The fact sheet also identifies a number of water bodies that are not protected under the clean water law. These include roadside ditches, artificially irrigated areas that would revert to dry land if not irrigated and water-filled depressions or pits on dry land related to obtaining fill, sand, or gravel for construction activities—until the construction is completed. 

“The rule’s clear and supportable definition of waters of the United States will allow for more efficient and effective implementation and provide the clarity long desired by farmers, industry, environmental organizations and other stakeholders,” said Assistant Secretary of the Army for Civil Works Michael Connor, in a statement.

EPA says the rule is the culmination of input from 10 public round-table meetings across the nation and more than 114,000 public comments. 

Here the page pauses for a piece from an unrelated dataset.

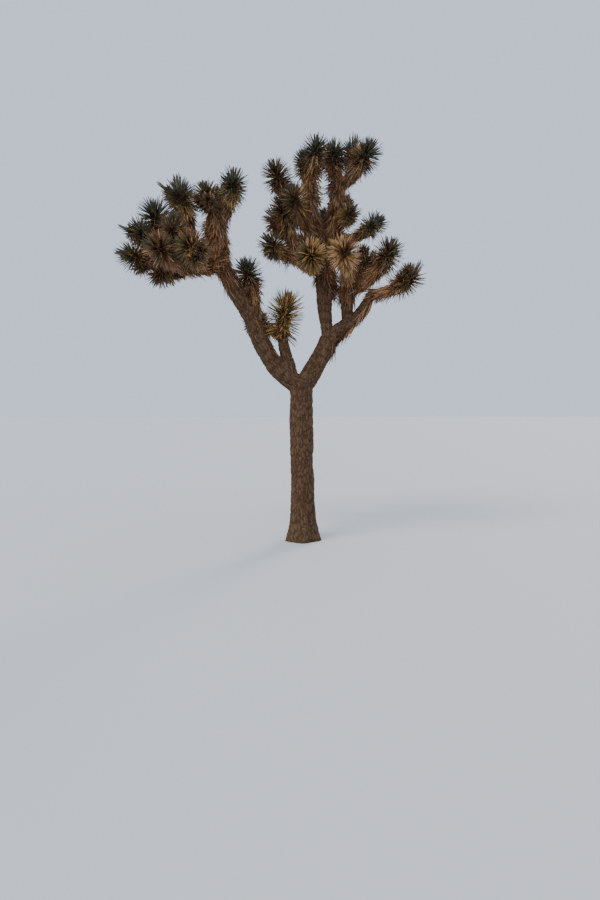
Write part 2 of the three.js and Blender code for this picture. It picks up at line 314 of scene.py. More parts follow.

Environmental groups praised the rule for the most part, though some said that more protections are needed to truly carry out the intent of those who wrote the Clean Water Act in Congress, enacted in 1972. 

 “The agencies put a lot of time, effort and thought into this rule,” said Stuart Gillespie, senior attorney at Earthjustice, in a statement. “They reviewed hundreds of scientific articles, worked through thousands of public comments and developed a framework for protecting our nation’s water from reckless development and industrial pollution. The rule is not perfect, but it’s an important step towards restoring protections to a vast network of waterways that play a key role in supporting public health, resilient ecosystems and economic growth.” 


Premature, Say Industry Groups

But construction and business groups are saying EPA's release of the rule was premature, because the the Supreme Court has yet to rule on a key case, Sackett v. EPA, for which arguments were presented in October. 

“We are disappointed that the EPA ignored [our] call for the agency to wait while Sackett v. EPA is pending at the U.S. Supreme Court,” said Brad Close, president of the National Federation of Independent Businesses. “America’s small farmers, ranchers, developers, contractors and other small businesses with water on their property have been affected greatly by the ongoing changes to WOTUS standards. This final rule further complicates compliance standards and increases uncertainty for small businesses as they wait to hear from the Supreme Court.”

Some groups found the Trump-era rule more to their liking. “By repealing the [Trump era] rule’s common sense definition of ‘waters of the United States’ and returning Clean Water Act enforcement to unpredictable, case-by-case determinations of jurisdictions, the Biden administration’s final WOTUS rule is a significant step back,” said Ben Brubeck, Associated Builders and Contractors’ vice president of regulatory, labor and state affairs, in a statement. 

“Contractors have been making good faith efforts to comply with a rule that has changed six times in seven years. This has added unnecessary delays and hardships for contractors trying to comply with unclear and ever shifting requirements, especially considering they can carry criminal penalties," noted Brian Turmail, Associated General Contractors of America vice president of government affairs and strategic initiatives, in an email. “The administration should have waited until after important legal questions have been resolved. The President has opted to offer confusion, delay and cost to countless construction projects.”